Dive Brief:
- Adblock Plus parent Eyeo GmbH announced it will use an independent review board to determine which ads can pass through the software’s blocking filters.
- Ads from about 700 companies currently make it through if they meet Adblock Plus standards and are judged to be unintrusive.
- The company takes payments from about 10% of the advertisers it deems acceptable, including Google, Microsoft, and content monetization platform Taboola.
Dive Insight:
Eyeo GMBH is forming an independent board of representatives from media companies, marketers, agencies, and consumers to decide which ads are acceptable for its Adblock Plus blocking software to let though. The company has faced criticism from the digital media for taking payments from companies whose ads the software “whitelists.” The board will convene in the first half of 2016, the company says.

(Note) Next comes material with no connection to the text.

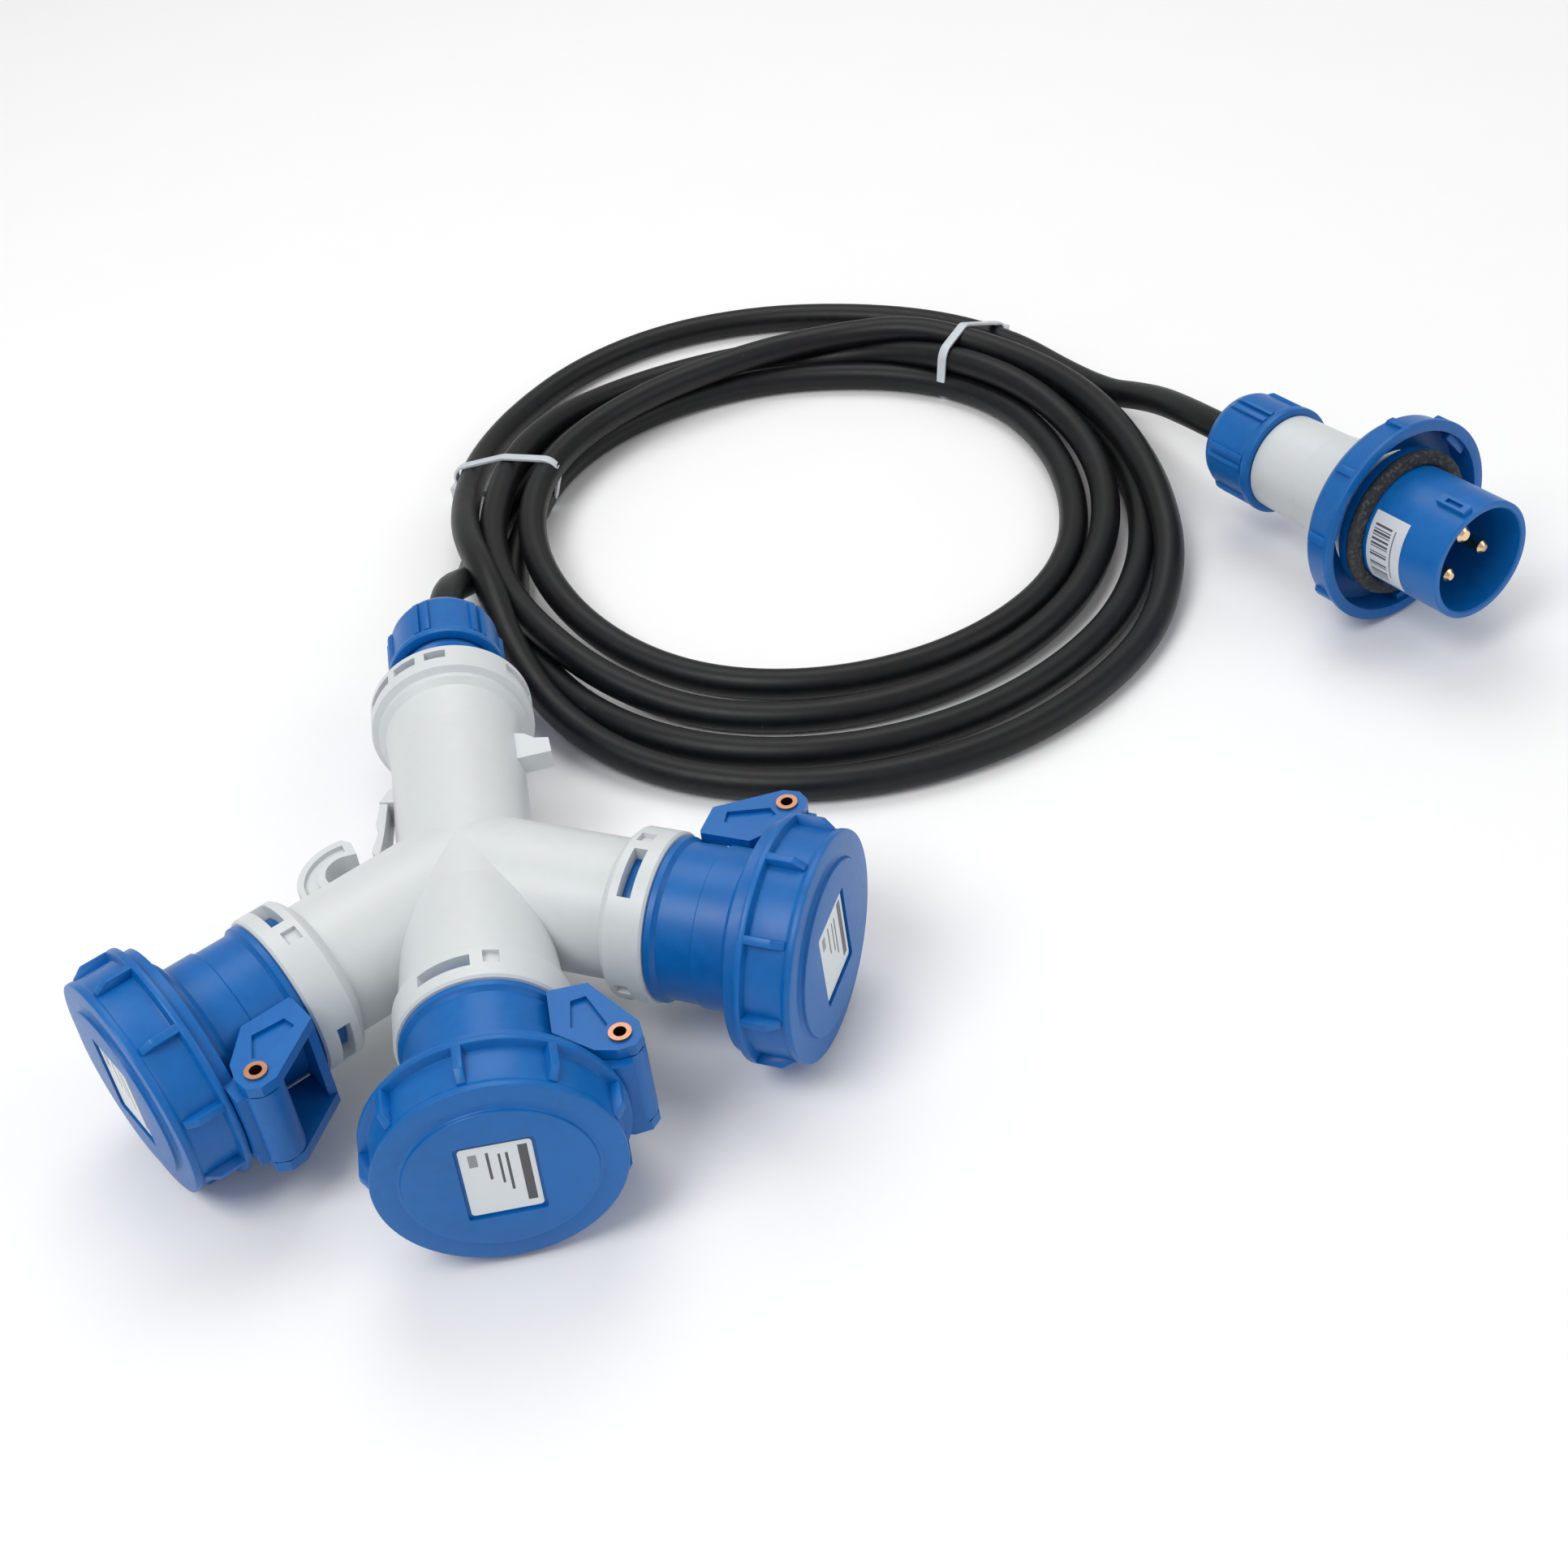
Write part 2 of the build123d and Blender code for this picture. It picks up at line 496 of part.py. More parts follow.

Presently, Adblock dictates that ads shouldn’t annoy or disrupt content, and should be appropriate to their sites and transparent about being paid placements, among other requirements set by web users early in its history. The board will update the criteria independently of payment, the company says.
Ad-blocking tools are holding revenues “hostage,” Scott Cunningham, general manager of the Interactive Advertising Bureau Technology Lab, said in a press conference held during Advertising Week in New York yesterday. Apple’s move to enable ad blocking on the latest version of its mobile iOS has created a firestorm in the advertising industry over the last month, as well as a boom in software offerings.